Flash was used to force what the advertisers wanted (and to a real extent, some designers) down user’s throats. A 2010 review of the Flash-based Coke Lite site provides a telling quote.
One of the worst things you can do as a Flash designer is force an introduction on your audience. A long intro and no skip button means this site is likely to be abandoned by most of its visitors before they get in. Add an unclear “Call to Action” and no visual navigation indicators and most people will never encounter the beauty this site has to offer. Long transitions back to the home screen waste time the visitor could have spent successfully “traveling the world”, searching for the numerous balloons hidden within the map.
It’s not a legacy to be proud of.
Flash game developers were also likely to care about speed, and quality user experience (i.e., “gameplay), and therefore may be less guilty of bloatware and bad Ux.
However, we must remember this is all about the designer’s experience, not the customer. A look at some user comments on applause.com shows that the complaints come from designers about their designing. It’s not that designers are unimportant, its just that the experience of the average Internet user is more important that that of the designer or developer.

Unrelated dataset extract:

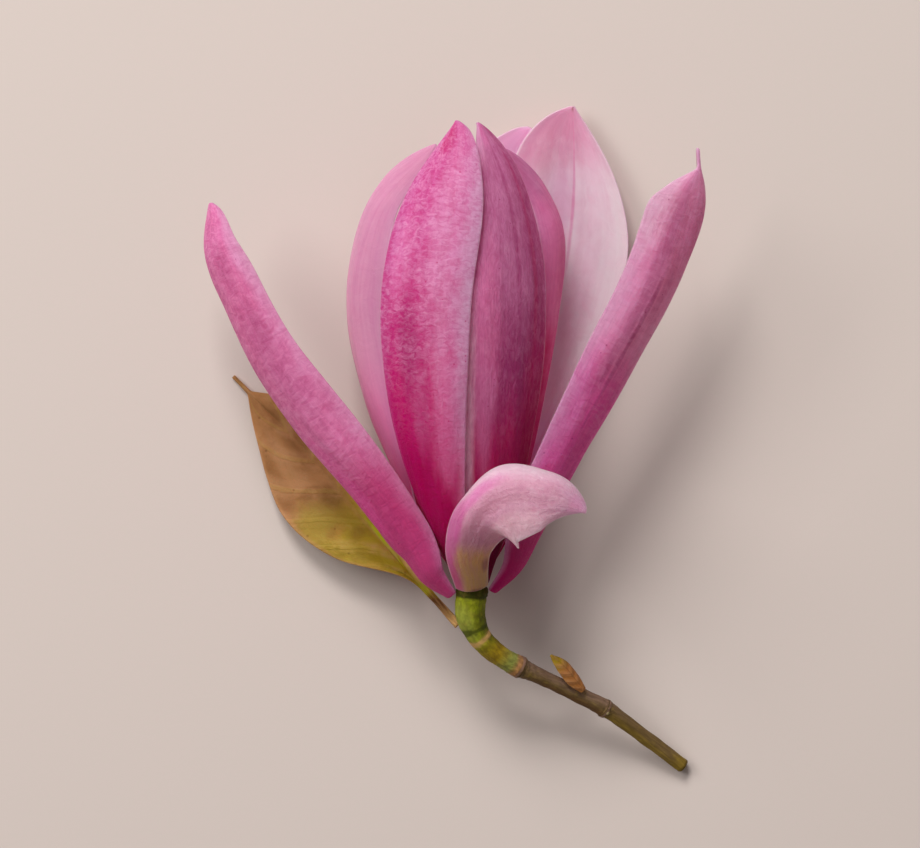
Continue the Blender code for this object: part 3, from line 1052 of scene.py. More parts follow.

Too often, Flash was used to satisfy what designers thought looked good to themselves, while ignoring the sustainability of the web as a whole.

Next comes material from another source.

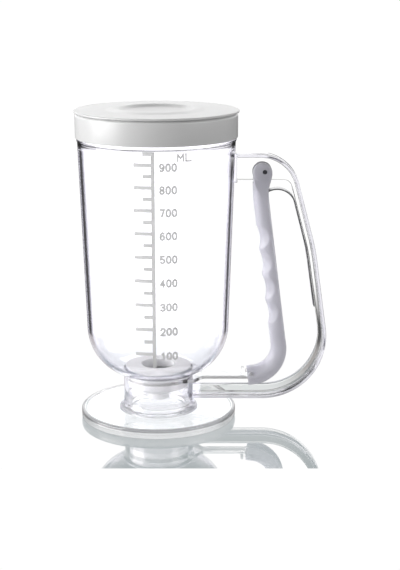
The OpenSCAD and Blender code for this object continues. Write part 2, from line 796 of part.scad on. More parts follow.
module link_pin() {
    color(STEEL) cross_bar(link, link_r, lever_w);
}

stand();
jug();
bowl();
neck();
rim_band();
lid();
lid_seal();
seat_gasket();
valve_seat();
gate_seal();
nozzle();
gate_slide();
handle_frame();
lever();
hinge_pin();
link_pin();
leaf_spring();
measuring_scale();
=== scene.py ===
"""Looks of the pancake batter dispenser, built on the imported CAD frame.

Lengths are in millimetres until a mesh is made. The camera, the lights and the materials
are in metres. The frame has +Z up, +X from the jug's axis towards the handle, and the
measuring scale facing -Y.
"""
import math

import bmesh
import bpy
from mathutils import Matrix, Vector


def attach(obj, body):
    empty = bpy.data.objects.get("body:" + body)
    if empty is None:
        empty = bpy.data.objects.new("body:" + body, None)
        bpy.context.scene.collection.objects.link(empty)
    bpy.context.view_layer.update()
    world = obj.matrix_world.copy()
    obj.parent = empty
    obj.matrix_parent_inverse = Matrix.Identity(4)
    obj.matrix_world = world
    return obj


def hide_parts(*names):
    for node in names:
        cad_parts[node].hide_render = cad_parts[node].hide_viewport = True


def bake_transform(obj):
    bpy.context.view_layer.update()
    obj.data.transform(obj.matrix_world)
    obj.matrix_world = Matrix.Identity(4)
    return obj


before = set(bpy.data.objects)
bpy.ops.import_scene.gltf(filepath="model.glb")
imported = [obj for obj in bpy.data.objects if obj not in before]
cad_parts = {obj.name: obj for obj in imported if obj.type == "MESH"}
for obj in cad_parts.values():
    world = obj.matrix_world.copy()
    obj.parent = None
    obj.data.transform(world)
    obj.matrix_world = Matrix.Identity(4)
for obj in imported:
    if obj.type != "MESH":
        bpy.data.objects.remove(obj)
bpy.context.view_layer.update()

# Solved from the photo's rims, stand and verticals
CAMERA_LENS, SENSOR_W = 119.04, 36.0
CAMERA_AT = (0.02794, -0.84849, 0.29869)
CAMERA_DOWN = 0.242034          # radians below the horizon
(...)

The following quote by a Flash game developer Tom Fulp is particularly telling – he confuses web accessibility with easy learning curves for the designer:
People talk a lot about the need for more accessibility in creative industries and I think Flash was the most accessible creative tool in my lifetime,” said Fulp. “It allowed all sorts of people to animate and make games; people like me who otherwise would never have ended up where they are today.

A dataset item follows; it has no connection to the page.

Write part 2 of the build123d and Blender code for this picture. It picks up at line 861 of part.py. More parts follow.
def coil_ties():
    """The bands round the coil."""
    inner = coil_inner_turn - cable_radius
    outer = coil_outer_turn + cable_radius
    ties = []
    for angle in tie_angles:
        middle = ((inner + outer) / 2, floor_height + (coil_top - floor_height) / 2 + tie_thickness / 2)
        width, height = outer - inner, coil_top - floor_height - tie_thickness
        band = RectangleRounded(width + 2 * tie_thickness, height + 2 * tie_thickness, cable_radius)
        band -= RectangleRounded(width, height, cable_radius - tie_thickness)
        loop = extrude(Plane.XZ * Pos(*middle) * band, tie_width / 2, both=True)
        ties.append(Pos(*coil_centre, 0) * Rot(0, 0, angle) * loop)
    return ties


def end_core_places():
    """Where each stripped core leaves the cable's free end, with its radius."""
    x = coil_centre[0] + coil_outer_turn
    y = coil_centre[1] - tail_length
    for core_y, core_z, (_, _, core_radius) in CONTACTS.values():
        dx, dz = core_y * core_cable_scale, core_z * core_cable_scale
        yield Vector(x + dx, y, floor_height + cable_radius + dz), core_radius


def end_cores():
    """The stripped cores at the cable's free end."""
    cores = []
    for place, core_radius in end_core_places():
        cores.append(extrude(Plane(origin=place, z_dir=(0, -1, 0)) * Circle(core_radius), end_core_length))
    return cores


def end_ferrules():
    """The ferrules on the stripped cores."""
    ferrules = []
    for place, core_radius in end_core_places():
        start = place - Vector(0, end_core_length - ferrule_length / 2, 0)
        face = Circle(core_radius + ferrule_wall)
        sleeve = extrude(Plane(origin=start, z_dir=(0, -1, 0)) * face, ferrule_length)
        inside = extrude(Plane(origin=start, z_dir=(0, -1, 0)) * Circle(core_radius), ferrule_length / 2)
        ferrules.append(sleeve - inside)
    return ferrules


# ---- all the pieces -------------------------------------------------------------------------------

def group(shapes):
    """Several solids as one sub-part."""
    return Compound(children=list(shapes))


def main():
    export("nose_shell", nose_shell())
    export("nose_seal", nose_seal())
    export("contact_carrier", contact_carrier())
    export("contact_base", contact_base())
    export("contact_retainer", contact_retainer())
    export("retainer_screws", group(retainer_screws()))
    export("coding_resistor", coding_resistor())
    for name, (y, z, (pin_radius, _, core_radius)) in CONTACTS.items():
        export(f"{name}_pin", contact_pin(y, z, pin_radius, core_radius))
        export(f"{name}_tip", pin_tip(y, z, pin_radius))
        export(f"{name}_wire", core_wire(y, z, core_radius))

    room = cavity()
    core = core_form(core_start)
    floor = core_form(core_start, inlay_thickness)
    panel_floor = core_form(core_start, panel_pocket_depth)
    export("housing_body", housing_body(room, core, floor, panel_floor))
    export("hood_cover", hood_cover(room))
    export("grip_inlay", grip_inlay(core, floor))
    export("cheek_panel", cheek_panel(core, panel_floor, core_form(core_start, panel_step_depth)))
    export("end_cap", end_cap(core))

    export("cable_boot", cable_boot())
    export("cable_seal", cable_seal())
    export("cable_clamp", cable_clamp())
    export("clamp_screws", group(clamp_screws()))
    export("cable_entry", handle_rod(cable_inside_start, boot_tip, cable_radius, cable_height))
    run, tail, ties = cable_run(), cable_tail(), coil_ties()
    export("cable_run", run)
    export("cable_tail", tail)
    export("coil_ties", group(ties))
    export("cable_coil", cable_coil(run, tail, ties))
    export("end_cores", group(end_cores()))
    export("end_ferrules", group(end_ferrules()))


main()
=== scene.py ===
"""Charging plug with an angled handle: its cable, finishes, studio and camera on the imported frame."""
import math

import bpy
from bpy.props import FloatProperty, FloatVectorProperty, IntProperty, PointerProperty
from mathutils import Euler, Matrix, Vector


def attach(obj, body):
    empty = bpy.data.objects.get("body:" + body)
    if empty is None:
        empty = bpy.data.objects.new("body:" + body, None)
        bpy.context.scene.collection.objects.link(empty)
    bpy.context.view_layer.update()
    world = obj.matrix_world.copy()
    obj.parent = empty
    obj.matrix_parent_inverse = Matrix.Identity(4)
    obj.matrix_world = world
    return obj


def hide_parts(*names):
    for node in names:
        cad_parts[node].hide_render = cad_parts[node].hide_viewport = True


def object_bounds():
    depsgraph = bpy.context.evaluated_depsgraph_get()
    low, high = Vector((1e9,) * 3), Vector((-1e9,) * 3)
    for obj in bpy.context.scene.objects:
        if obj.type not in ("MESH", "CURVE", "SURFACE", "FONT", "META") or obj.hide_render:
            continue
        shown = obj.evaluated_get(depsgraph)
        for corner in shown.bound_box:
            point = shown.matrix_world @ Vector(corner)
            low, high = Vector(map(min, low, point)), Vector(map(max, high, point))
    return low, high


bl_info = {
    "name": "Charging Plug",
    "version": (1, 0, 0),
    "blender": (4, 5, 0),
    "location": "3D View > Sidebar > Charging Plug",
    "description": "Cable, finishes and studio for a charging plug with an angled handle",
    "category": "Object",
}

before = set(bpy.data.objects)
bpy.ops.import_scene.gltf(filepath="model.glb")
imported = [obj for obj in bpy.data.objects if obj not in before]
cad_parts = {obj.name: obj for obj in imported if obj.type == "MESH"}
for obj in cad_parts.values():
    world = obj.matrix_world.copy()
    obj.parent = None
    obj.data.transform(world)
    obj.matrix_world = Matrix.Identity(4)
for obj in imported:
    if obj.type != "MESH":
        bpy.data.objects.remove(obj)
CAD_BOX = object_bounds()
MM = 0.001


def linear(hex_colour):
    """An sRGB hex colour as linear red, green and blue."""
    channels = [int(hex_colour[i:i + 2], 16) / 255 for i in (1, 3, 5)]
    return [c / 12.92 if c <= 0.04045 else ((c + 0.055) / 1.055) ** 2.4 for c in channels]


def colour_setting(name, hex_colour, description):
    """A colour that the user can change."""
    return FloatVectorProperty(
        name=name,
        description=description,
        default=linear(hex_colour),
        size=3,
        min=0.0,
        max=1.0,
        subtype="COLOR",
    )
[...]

Frankly, I suspect that without Flash, Fulp would have learned to create web games – most multi-talented designer/developer “unicorns” do just that. In a Flash-free world, browser manufacturers would have moved sooner to standards like HTML5 and developed frameworks that allowed lots of people to learn and develop games. I don’t buy his argument at all. And if Fulp is actually angry about people paying too much attention to end user experience at the expense of the designer community, there’s not much to say.
But again, sustainable design is customer-centric design. And making it easy to make amateur games with bad Ux, bloatware footprints, and confusing interfaces is not necessarily a good thing for the web experience. When you read the interviews in the link given below, it is extraordinary to see how not one of them worries about their audience. It is all about themselves, the designers, working with Flash, and their experience.
I have to conclude:
In the end, Flash was killed, not by its code, but by its enabling of designer-centric design,
at the expense of the user and the rest of the Internet ecosystem.
Back to the Future?
From today, the future will be HTML5 and native browser APIs. Admittedly, many of these new browser features duplicate what Flash had been doing all along. Some, like WebGL will extend the browser beyond anything Flash could ever do. But that doesn’t ensure that design will become more future-friendly and sustainable.
By killing Flash, we may have solved security and memory issues – but design is the problem.
One can only hope that the next decade of HTML5, now chock full of Flash-like features, will lead to better choices by designers, and create a more sustainable virtual world. Unfortunately, some of the same design errors found in Flash through the years are already surfacing on HTML5 based websites.
For a sustainable web, design will always be the real problem.